Münek hat geschrieben: Roland hat geschrieben: Diese Botschaft von einer „unmittelbar bevorstehenden Gottesherrschaft“ findet sich im NT nicht.
„Die Zeit IST erfüllt. Tut Buße. Das Reich Gottes/die Gottesherrschaft ist NAHE herbeigekommen.“ Das ist doch wohl eindeutig.
Im Sinne von Apokalypse eindeutig nicht mal dann, wenn man nur diesen Vers herauspickt. Und in der Gesamtheit dessen, was Jesus über das Reich Gottes aussagt, ist ein unmittelbares Bevorstehen des Weltendes sogar eindeutig ausgeschlossen.
Münek hat geschrieben: Jesus ging von einem unmittelbar bevorstehenden Anbruch der Gottesherrschaft - zwar nicht innerhalb weniger Monate, aber doch
noch innerhalb seiner Generation aus. Kann man in den Evangelien nachlesen, z.B. Lk. 21:25 ff.
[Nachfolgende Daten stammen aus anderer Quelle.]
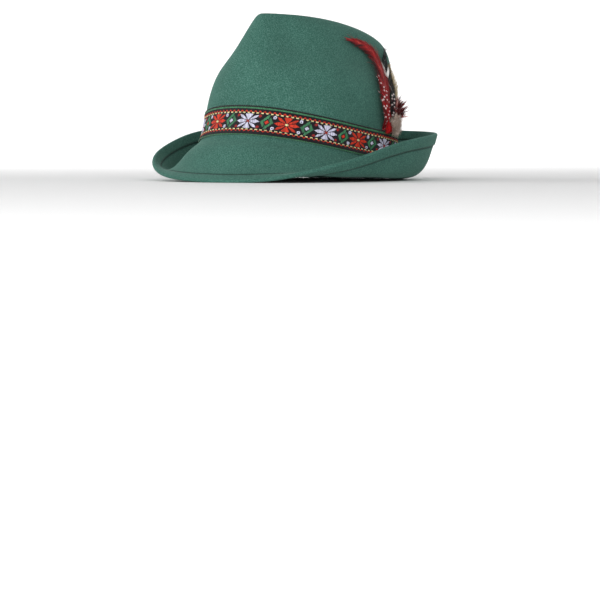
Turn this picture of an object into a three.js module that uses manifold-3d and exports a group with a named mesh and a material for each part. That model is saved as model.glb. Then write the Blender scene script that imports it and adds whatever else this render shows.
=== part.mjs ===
// Tyrolean hat of green felt with a woven ribbon and a plume of small feathers.
// Millimetres, +Z up. The front of the hat faces -Y and the wearer's left side is +X.
// The hat lies on the plane Z = 0 as it rests by itself, on the brim's front edge and its side rolls.

import * as THREE from 'three';
import { mergeVertices } from 'three/addons/utils/BufferGeometryUtils.js';
import { ConvexHull } from 'three/addons/math/ConvexHull.js';
import Module from 'manifold-3d';

const wasm = await Module();
wasm.setup();

// Sizes of the felt body
const headLength = 206;        // outside of the crown at its foot, front to back
const headWidth = 172;         // outside of the crown at its foot, side to side
const ovalExponent = 2.15;     // 2 is an ellipse, more is squarer
const crownHeight = 123;       // from the crown's foot to the front peak
const brimWidth = 60;          // flat width of the brim, from the crown's foot to its edge
const edgeLean = 0.08;         // how much lower the edge is on the wearer's left, a share of brimWidth
const feltThickness = 2.2;
const hemWidth = 9.5;          // edge of the brim that is folded under and stitched
const hemThickness = 1.8;      // what the fold adds under the brim
const restFlat = 0.5;          // how far the felt is flattened where the brim rests

// Sizes of the woven ribbon
const ribbonWidth = 28;
const ribbonThickness = 1.0;
const ribbonFoot = 1.6;        // height of its lower edge above the crown's foot, at the front and back
const ribbonDip = 6.5;         // how much lower it lies at the sides, where the brim rolls deeper
const lapAngle = 154;          // where the ribbon's ends lap over each other
const clearance = 0.3;         // between pieces that lie on each other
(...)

Lies nur mal den Vers davor noch mit. Also Lk. 21, 24: "Denn es wird große Not auf Erden sein und Zorn über dies Volk kommen, und sie werden fallen durch die Schärfe des Schwertes und gefangen weggeführt
unter alle Völker, und Jerusalem wird zertreten werden von den Heiden,
bis die Zeiten der Heiden erfüllt sind". Im Zusammenhang wird also klar, dass von langen Zeiträumen die Rede ist. All die gewaltigen Vorzeichen und globalen Ereignisse, die Jesus in Lk. 21 ankündigt, schließen einen unmittelbar bevorstehenden, apokalyptischen Anbruch der Gottesherrschaft eindeutig aus. In Vers 9 sogar wörtlich: "Wenn ihr aber hören werdet von Kriegen und Unruhen, so entsetzt euch nicht. Denn das muss
zuvor geschehen;
aber das Ende ist noch nicht so bald da."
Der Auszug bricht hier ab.